1. Do a quick search in [Google Scholar](https://scholar.google.com/) for an article you are interested in, and create an object below with the DOI. Remember to use quotation marks. 

2. Do a search with `cr_works` to get the article metadata. Assign it to a new symbol. Remember to `pluck()` the data. Print it with `dplyr::select(title, doi, url, publisher, reference.count, type)`

Print the column types using `purrr::map_chr(my_article, typeof)`. Replace `my_article` with whatever you called the symbol containing your article data.

Try unnesting one of list columns using `unnest()`. Set `.drop = TRUE`. Scroll all the way to the right. What new columns have appeared? Have any rows been duplicated?

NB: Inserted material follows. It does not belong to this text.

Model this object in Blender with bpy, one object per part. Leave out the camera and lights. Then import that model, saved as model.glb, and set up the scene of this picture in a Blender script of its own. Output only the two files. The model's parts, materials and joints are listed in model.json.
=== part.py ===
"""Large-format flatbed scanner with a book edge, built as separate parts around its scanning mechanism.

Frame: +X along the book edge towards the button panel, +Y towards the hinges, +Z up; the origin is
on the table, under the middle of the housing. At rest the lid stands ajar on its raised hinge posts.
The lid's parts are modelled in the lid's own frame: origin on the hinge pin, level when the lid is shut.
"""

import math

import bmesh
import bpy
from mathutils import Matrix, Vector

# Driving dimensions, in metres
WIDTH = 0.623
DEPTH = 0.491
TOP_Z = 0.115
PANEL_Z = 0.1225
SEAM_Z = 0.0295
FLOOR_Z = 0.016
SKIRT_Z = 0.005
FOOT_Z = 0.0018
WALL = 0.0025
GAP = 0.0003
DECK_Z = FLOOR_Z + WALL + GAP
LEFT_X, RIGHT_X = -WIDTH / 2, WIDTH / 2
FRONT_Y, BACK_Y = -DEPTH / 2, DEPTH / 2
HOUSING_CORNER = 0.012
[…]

## Getting more than 1000 results with the `cursor` argument to `cr_journals`

If our result will have more than 1000 results, we have to use the `cursor` argument. We will not be covering this in this class, but see <https://ciakovx.github.io/rcrossref.html#Getting_more_than_1000_results_with_the_cursor_argument_to_cr_journals> for instructions on how to do it.

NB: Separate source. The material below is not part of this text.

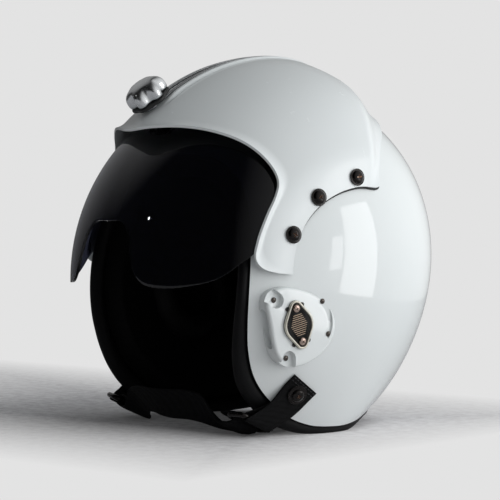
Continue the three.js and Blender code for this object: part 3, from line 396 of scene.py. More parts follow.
def swept(radius, half_spread, power, across, lift):
    """A place on a form swept about the visor's axis, and its distance from that axis."""
    x = half_spread * np.sign(across) * np.abs(np.sin(across)) ** (2 / power)
    rho = radius * np.abs(np.cos(across)) ** (2 / power)
    y = visor_axis[1] - rho * np.cos(lift)
    z = visor_axis[2] + rho * np.sin(lift)
    return np.stack([x, y, z], -1), rho


lens_radius, lens_spread, lens_power = 148, 124.3, 2.4
cover_radius, cover_spread, cover_power = 158.5, 135.4, 2.1
# Where the cover comes down on the shell it leaves a gap under the wall of its solid
cover_seat = 0.8 + 2.5
ridge_middle, ridge_half_width, ridge_height = 9.4, 2.7, 1.5
keel_height, keel_width = 4.9, 40
side_end, rear_end = 64, 116


def on_housing(across, lift, out=0.0, ridged=True):
    """The cover's outside: free over the visor, down on the shell at its sides and rear, with a
    keel along the crown and a ridge on either side of the slot, each with a groove and a lip."""
    degrees = np.degrees(lift)
    # Past the top it draws in towards the back of the shell
    radius = cover_radius * (1 - 0.155 * (np.maximum(degrees - 80, 0) / 43) ** 2.6)
    point, rho = swept(radius, cover_spread, cover_power, across, lift)
    arm = point - shell_centre
    length = np.linalg.norm(arm, axis=-1)
    d = arm / length[..., None]
    seat = skin_reach(d) + cover_seat
    # It stands free where it is far from the axis, and fades down on its seat before its rear edge
    wing = np.abs(across) / math.radians(side_end)
    rear_limit = rear_end - 19 * wing ** 1.8
    rear_fade = between(15, 9, np.minimum(wing, 1))
    stand = smoother(63, 99, rho) * smooth(0, rear_fade, rear_limit - degrees)
    keel = keel_height * np.exp(-(point[..., 0] / keel_width) ** 2) * smooth(114, 92, degrees)
    reach = seat + stand * (length - seat) + keel + out
    if ridged:
        # From the knob's place to just ahead of the rear edge, across by shares of the half width
        along = smooth(50, 57, degrees) * smooth(108, 101, degrees)
        from_ridge = (np.abs(point[..., 0]) - ridge_middle) / ridge_half_width
        ridge = ridge_height * smooth(1, 0.35, np.abs(from_ridge))
        groove = 1.1 * np.exp(-((from_ridge - 1.3) / 0.26) ** 2)
        lip = 0.45 * np.exp(-((from_ridge - 2.1) / 0.3) ** 2)
        reach = reach + (ridge - groove + lip) * along
    return d * reach[..., None] + shell_centre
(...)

## Running general queries on `cr_works()`

You can also use `cr_works()` to run a query based on very simple text keywords. For example, you can run `oa_works &lt;- rcrossref::cr_works(query = "open+access")`.
Paul Oldham [gives a great example of this](https://poldham.github.io/abs/crossref.html#searching_crossref), but does make the comment:

> CrossRef is not a text based search engine and the ability to conduct text based searches is presently crude. Furthermore, we can only search a very limited number of fields and this will inevitably result in lower returns than commercial databases such as Web of Science (where abstracts and author keywords are available). 
Unfortunately there is no boolean AND for Crossref queries (see https://github.com/CrossRef/rest-api-doc/issues/135 and  https://twitter.com/CrossrefSupport/status/1073601263659610113). However, as discussed above, the Crossref API assigns a score to each item returned giving a measure of the API's confidence in the match, and if you connect words using `+` the Crossref API will give items with those terms a higher score.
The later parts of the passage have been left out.